Some parents respond with excessive strictness because fear overwhelms them. Others avoid confrontation entirely because they are terrified of losing connection. Many fluctuate between the two. There is no perfect formula because modern parenting often feels like learning while already in motion.

Perhaps one of the hardest truths about parenting adolescents is accepting that love alone cannot eliminate struggle. A teenager may still make choices parents disagree with. They may still lie. They may still seek validation in unhealthy places. They may still choose friendships parents dislike. They may still withdraw emotionally for periods of time. And none of this automatically means parenting has failed.
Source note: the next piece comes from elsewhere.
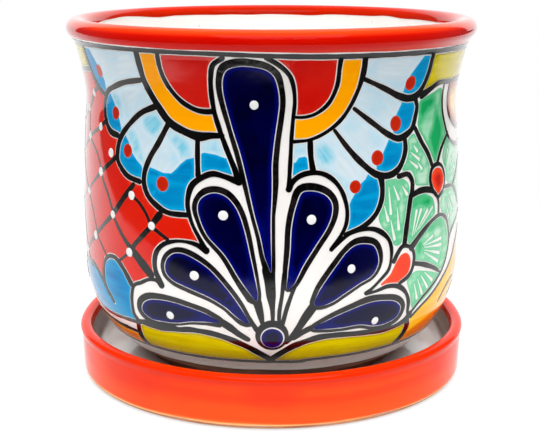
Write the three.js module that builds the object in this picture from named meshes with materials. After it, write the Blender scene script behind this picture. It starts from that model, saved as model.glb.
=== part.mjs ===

Sometimes the role of parenting adolescents today is less about controlling outcomes and more about remaining emotionally available through uncertainty. Remaining present enough that even after conflict, disappointment, rebellion, or mistakes, the adolescent still knows there is a safe emotional space to return to.

This generation of parents is navigating territory that did not exist in the same way before. There is grief in that realization. Grief that childhood feels shorter. Grief that innocence feels more fragile. Grief that the outside world enters homes so easily. But there is also possibility. Adolescents today are often emotionally aware, socially conscious, expressive, and open to conversations previous generations avoided entirely.

Maybe the goal is not to raise perfectly protected adolescents because that may no longer be realistic. Maybe the goal is to raise young people who can gradually learn discernment, emotional resilience, self-awareness, and the courage to return to safe relationships when life becomes overwhelming.

Parenting adolescents today is messy, emotional, frightening, beautiful, and deeply humbling. Most parents are not looking for perfection. They are simply trying to stay connected in a world moving faster than anyone expected. And perhaps that connection, imperfect yet honest, is still one of the most powerful forms of safety we can offer.